For me, those are pleasant memories and I want to cherish it by honoring what my mother has always taught me. In times of our family adversities (which was a lot couple of times), we were always helped by other people as well, one way or another. Hence, when I had to introspect and dig deeper into my existence in life, I realized that there was a time in my life when I was taken back to this particular string of memories. At that moment, I promised myself that when I would get out of the situation where people have help us financially, I would always look back grateful to where I came from.
I should never forget how a simple and random one hundred peso or a plastic bag of bread out of the blue handed by a different stranger at a different couple of times had given us so much joy and hope, especially when it was the time when we needed it.

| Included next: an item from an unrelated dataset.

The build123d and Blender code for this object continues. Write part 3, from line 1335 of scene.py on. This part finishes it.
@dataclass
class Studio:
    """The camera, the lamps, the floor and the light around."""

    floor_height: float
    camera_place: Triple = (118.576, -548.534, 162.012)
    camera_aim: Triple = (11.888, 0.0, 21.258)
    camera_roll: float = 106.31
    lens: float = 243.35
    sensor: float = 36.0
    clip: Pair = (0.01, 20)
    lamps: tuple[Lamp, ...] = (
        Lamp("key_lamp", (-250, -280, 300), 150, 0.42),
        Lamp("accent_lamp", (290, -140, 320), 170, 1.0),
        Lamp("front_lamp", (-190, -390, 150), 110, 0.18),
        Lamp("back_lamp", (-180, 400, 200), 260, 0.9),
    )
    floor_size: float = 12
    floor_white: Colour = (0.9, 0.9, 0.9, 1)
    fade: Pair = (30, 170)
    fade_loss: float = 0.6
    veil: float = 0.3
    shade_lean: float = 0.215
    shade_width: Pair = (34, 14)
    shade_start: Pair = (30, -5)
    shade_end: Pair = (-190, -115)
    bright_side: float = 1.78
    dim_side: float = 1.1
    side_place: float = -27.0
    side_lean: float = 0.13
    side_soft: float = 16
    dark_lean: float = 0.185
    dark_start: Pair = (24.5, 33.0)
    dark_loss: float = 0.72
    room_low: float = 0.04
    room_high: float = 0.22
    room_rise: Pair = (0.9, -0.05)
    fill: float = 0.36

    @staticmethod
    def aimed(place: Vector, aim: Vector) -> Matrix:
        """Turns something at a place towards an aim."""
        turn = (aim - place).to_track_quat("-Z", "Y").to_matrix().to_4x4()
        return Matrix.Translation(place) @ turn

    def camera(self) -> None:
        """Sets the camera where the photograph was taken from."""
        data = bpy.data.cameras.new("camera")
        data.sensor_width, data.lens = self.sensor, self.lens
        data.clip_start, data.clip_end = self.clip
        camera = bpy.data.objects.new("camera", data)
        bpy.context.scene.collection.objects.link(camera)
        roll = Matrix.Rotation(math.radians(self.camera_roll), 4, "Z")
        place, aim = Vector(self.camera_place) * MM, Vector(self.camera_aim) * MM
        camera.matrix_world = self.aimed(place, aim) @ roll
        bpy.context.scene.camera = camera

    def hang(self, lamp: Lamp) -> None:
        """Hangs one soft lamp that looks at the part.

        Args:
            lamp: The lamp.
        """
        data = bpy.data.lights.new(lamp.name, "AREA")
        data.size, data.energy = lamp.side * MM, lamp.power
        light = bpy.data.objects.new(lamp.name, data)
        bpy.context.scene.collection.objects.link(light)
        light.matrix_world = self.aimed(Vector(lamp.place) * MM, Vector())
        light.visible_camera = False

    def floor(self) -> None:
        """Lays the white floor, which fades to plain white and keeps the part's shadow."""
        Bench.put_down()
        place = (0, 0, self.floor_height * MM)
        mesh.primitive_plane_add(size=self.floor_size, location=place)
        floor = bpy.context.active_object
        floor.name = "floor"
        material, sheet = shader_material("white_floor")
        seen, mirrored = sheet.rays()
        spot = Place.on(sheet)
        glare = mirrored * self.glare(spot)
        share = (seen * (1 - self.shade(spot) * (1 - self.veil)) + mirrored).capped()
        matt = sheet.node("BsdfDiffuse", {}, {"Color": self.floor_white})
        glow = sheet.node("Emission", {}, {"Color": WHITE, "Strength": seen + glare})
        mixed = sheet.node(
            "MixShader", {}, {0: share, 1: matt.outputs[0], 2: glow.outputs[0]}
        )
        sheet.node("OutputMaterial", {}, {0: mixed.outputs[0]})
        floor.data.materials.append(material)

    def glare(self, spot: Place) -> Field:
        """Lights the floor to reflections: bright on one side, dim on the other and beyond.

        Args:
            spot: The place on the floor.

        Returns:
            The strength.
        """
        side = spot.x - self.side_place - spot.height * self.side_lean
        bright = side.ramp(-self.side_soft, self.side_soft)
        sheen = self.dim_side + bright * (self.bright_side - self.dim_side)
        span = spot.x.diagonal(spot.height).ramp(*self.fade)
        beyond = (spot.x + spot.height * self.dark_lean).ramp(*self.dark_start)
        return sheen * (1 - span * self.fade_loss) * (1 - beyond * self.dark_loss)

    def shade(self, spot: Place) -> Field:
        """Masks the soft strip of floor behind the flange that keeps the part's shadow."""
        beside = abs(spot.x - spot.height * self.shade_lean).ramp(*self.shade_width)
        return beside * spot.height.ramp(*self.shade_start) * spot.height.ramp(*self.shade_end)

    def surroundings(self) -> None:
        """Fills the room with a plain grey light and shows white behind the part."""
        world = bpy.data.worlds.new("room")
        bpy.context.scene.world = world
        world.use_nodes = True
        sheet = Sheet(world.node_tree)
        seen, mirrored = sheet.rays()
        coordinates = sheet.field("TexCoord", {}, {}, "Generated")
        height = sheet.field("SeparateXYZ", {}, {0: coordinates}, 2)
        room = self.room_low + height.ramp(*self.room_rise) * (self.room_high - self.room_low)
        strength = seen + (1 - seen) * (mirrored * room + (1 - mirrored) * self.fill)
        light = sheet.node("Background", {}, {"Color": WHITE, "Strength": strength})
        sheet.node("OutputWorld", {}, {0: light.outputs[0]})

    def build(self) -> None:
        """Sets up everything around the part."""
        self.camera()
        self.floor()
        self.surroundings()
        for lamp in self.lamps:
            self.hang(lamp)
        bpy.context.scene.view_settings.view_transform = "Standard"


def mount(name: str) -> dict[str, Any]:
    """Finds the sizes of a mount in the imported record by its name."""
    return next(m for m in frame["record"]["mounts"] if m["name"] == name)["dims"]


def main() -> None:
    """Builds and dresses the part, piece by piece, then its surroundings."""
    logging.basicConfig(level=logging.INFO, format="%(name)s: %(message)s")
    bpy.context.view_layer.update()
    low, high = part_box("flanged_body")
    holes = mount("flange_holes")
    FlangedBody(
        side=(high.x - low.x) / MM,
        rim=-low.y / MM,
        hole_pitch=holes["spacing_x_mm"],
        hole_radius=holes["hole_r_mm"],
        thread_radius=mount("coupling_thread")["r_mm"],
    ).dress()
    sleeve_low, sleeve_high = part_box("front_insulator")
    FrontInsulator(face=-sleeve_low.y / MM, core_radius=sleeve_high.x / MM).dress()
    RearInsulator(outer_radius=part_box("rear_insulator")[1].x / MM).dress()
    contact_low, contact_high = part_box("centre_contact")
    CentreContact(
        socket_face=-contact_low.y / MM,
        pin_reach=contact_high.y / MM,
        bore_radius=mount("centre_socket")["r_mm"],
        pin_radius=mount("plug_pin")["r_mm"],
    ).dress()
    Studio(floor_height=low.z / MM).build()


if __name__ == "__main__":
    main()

Those times, especially when my younger sibling and I were walking from the house of the buyer of bunches of coconut palm sticks under the heat of the sun after we had just sold our freshly cleaned bundled sticks- freshly cleaned because we just had the green leaves removed from it. This was our alternative for earning money spearheaded by my resourceful mother at times my father couldn’t or wouldn’t come home. Those people who just gave us something out of the blue were the blessings we needed at those specific times. Because of these experiences, I also want to give that kind of joyful feeling back to those who are working so hard in life but earning just barely enough.
The joy of receiving something in times you needed it somehow imprints aspirations to a person’s heart.